NUSANTARANEWS.CO, Jakarta – Mantan Ketua Umum Partai Amanat Nasional (PAN) Dr Fuad Bawazier menilai lembaga-lembaga survei adalah pihak yang kalah dalam perhelatan Pilkada Serentak 2018. Sebab, ramalan sejumlah lembaga survei dinilainya tidak sesuai dengan hasil penghitungan suara sementara usai digelarnya pencoblosan pada 27 Juni lalu.
“Dari hasil hasil perhitungan sementara Pilgub 27 Juni 2018 yang jelas kalah adalah lembaga-lembaga survei, setidak tidaknya sebagian dari lembaga survei, karena ramalan atau karangan dan bisa jadi keinginannya tidak sesuai,” kata Fuad melalui keterangan tertulisnya, Kamis (18/6/2018).
Dia mencontohkan Sudirman Said di Jawa Tengah (Jateng) yang diprediksi rendah oleh sejumlah lembaga survei sebelum-sebelumnya. “Ternyata suaranya mencapai 40-an persen. Begitu pula pasangan Asyik (Sudrajat-Syaikhu) di Jabar yang diprediksi hanya 10-an persen ternyata sekitar 30-an persen,” ucapnya.

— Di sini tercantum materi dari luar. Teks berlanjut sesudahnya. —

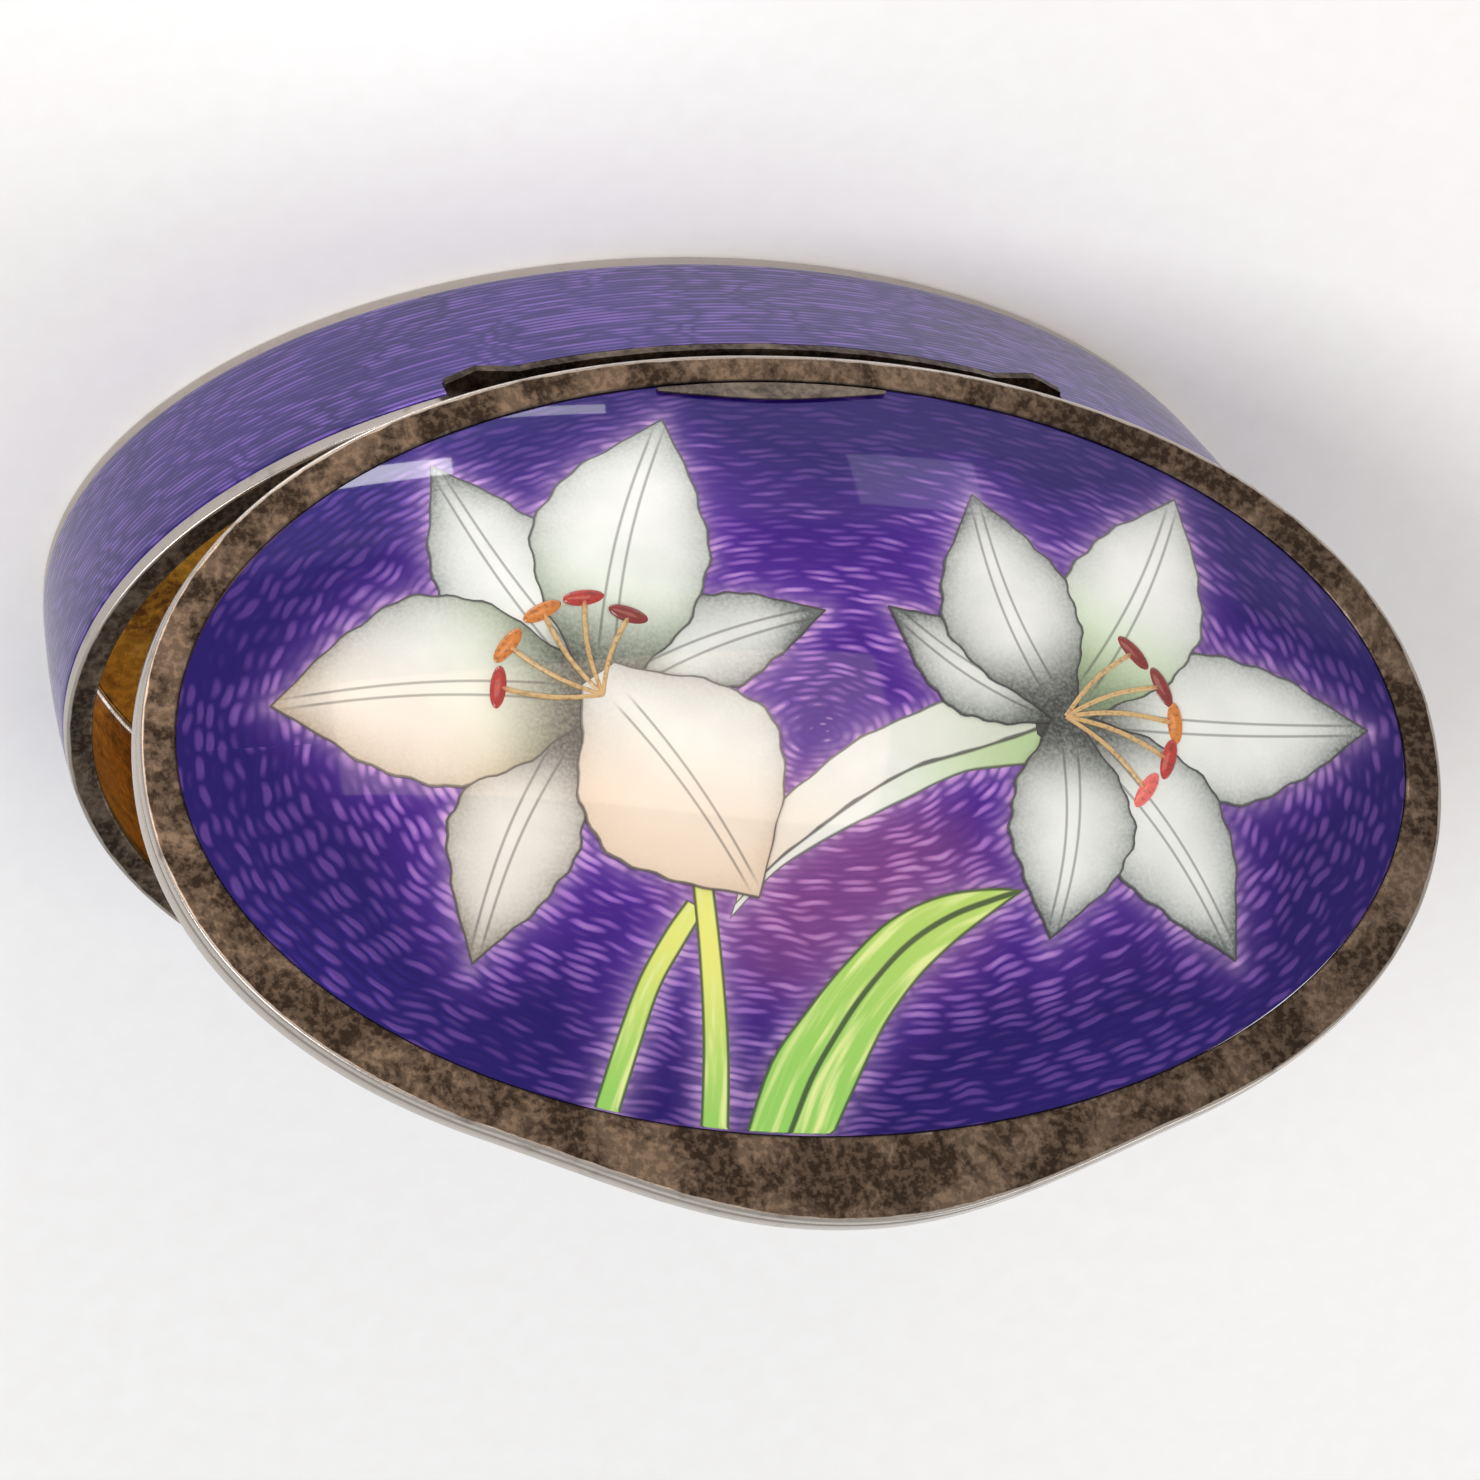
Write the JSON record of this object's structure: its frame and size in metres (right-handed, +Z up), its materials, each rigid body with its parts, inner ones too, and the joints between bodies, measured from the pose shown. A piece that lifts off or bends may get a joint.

Padahal lembaga survei, katanya, terus menerus mensurvei sampai minggu-minggu terakhir. “Saya kira kalau surveinya objektif, seharusnya tidak kecolongan yang begitu memalukan selisihnya. Bukan lagi margin of error yang dikenal dalam dunia statistik, tetapi ini benar-benar error yang tidak dapat dipertanggungjawabkan secara ilmiah kecuali dengan bersilat lidah,” jelasnya.
“Saya kira lembaga survei harus introspeksi, berani jujur dan objektif, tidak memihak atau diam-diam menjadi konsultan salah satu calon atau konsultan untuk memusuhi/mengalahkan calon tertentu,” tambahnya.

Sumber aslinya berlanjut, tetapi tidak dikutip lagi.